Put another way, would you say a father that chooses to drive a 2 hour commute (each way) per day is being reckless? No doubt you can find countless children who lost a parent in an auto accident who would tell you they would have wanted their father to have a shorter commute and still be with them. But since driving is a familiar activity, no one questions the risk that someone is incurring with that kind of decision. And yet that 2-hours to work and 2-hours back drive is, based on the stats that I've been able to find, around 1 micromort. Over the course of a year, that adds up to around 200 micromorts, or roughly 1/5000 chance of dying. I can't find the data on cave diving, which is no doubt higher than recreational diving, but SCUBA has a value of 5 micromorts per dive, so it's roughly equivalent to driving 1250 miles on a highway. Someone doing 40 dives per year is taking on roughly the same risk as that 50,000 mi/year driver.

Humans are really bad about estimating risk. We do it by equating risk to the ease in which we can imagine something happening. It's why so many people are afraid of statistically safe activities like air travel while underestimating much more serious dangers. We need a framework, like micromorts, for thinking about risk logically to better determine what amount of risk to take on and then "spend" that risk budget in whatever way helps us get the most out of life. Parents can say, "I'd like a 90% chance of being alive when my kids turn 10, a 75% chance of being alive when they turn 18 and a 50% chance of being alive when they turn 30." Once you've decided on a risk threshold, you can work backwards to determine how many micromorts you're allowed to take on each year.

Otherwise, you're just living your life based on irrational fears.

This reads like the most sophistic argument to the point he was trying to make. The diver was a cave diver, not a regular scuba diver. It's very different and notoriously risky. He almost died in the same cave previously. His point was well taken.

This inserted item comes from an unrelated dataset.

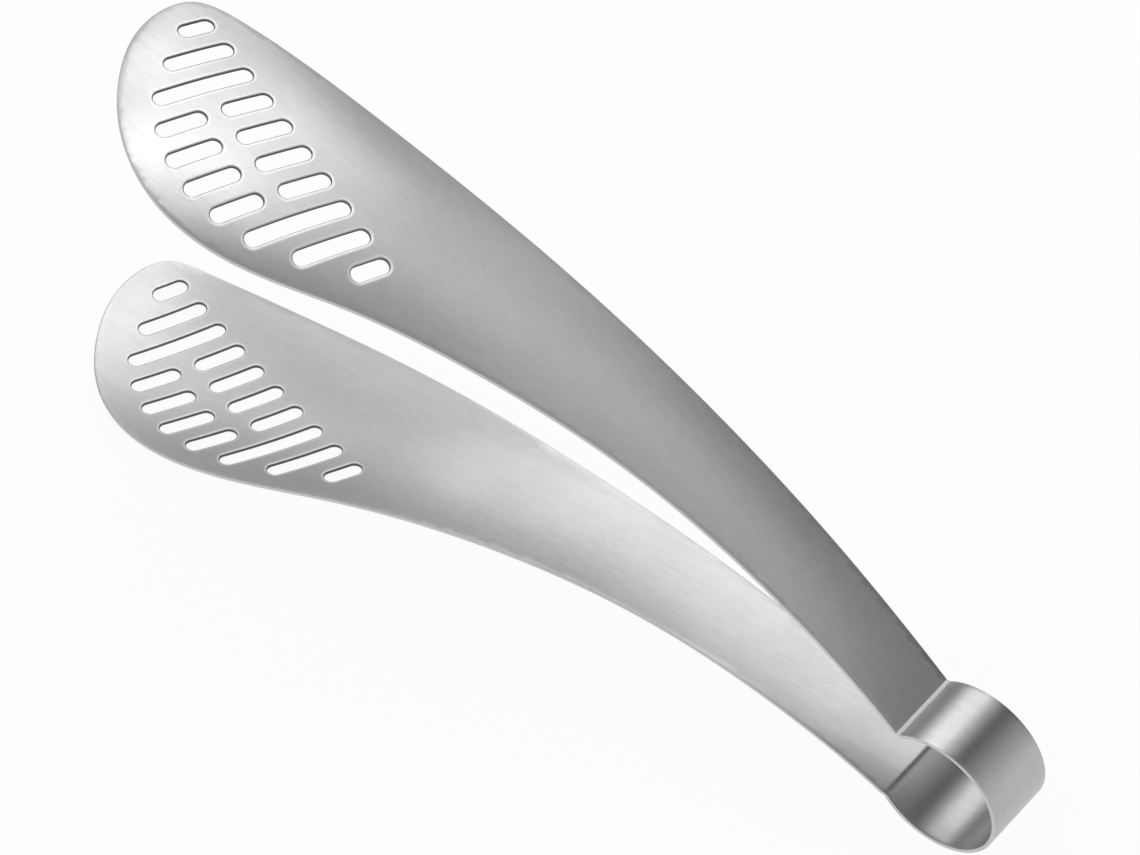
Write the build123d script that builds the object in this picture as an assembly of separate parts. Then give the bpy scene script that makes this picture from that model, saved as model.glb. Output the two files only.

It doesn't mean that being risk averse is the right way to live. It's a fair point and a good thing to consider when you are a parent. That's all.

>He almost died in the same cave previously.

While I get the emotional impact of this, it really shouldn't be an argument either way once you begin using some framework to judge decisions.

Think of it this way, if I nearly died in a car wreck on the way to work, would it be fine for me to never get in a car again? I almost died doing that once!

It would make more sense to determine the risk. That he already nearly died doesn't really change the risk profile. Cave diving is extremely risky. That should be the important factor. Having nearly died should not.

I agree. In USA you are looking at 34,000 deaths a year on the roads. I'm a diver (not caves though) but my closest shaves have been while commuting! Cycling to work is probably more dangerous than cave diving.
> Put another way, would you say a father that chooses to drive a 2 hour commute (each way) per day is being reckless?

This question appears rhetorical (with an intended answer of "no"), but I absolutely think such a risk should be considered, whether or not you're a parent. The higher-order bits here are probably the time you're wasting with 100% probability, perhaps the increased life satisfaction of a great job, etc, but the p% additional chance you die in a car crash, as you said, is non-trivial, and even though I know very people incorporate such thinking into their decision making, I think they should.

> micromort

Today I learned this.

That's an inherently biased question, because they've already suffered the loss, and so would've chosen not to suffer it given the chance.

The same thing (but reverse) with asking children whose fathers didn't go on an adventure and see if they would've preferred a more adventurous father!

I'm sorry, but this is a kind of clever sophistry that is absurd in the face of lived experience...

> The same thing (but reverse) with asking children whose fathers didn't go on an adventure and see if they would've preferred a more adventurous father!

Yes, each child only knows one half of the story, as it were. But the knowledge imbalance is not symmetrical. The child whose father has died understands boredom and dissatisfaction in other ways... perhaps his mother is boring, or sometimes nags him, and even his adventurous (now dead) father surely disappointed him sometimes, and so on.

The child who has not experienced death really has no idea what that suffering is like. It's just utterly callow to think his opinion has equal weight.

While, as a father, I instinctively hate your answer, it is a very good point that helped me see beyond my previous horizon, thanks for that!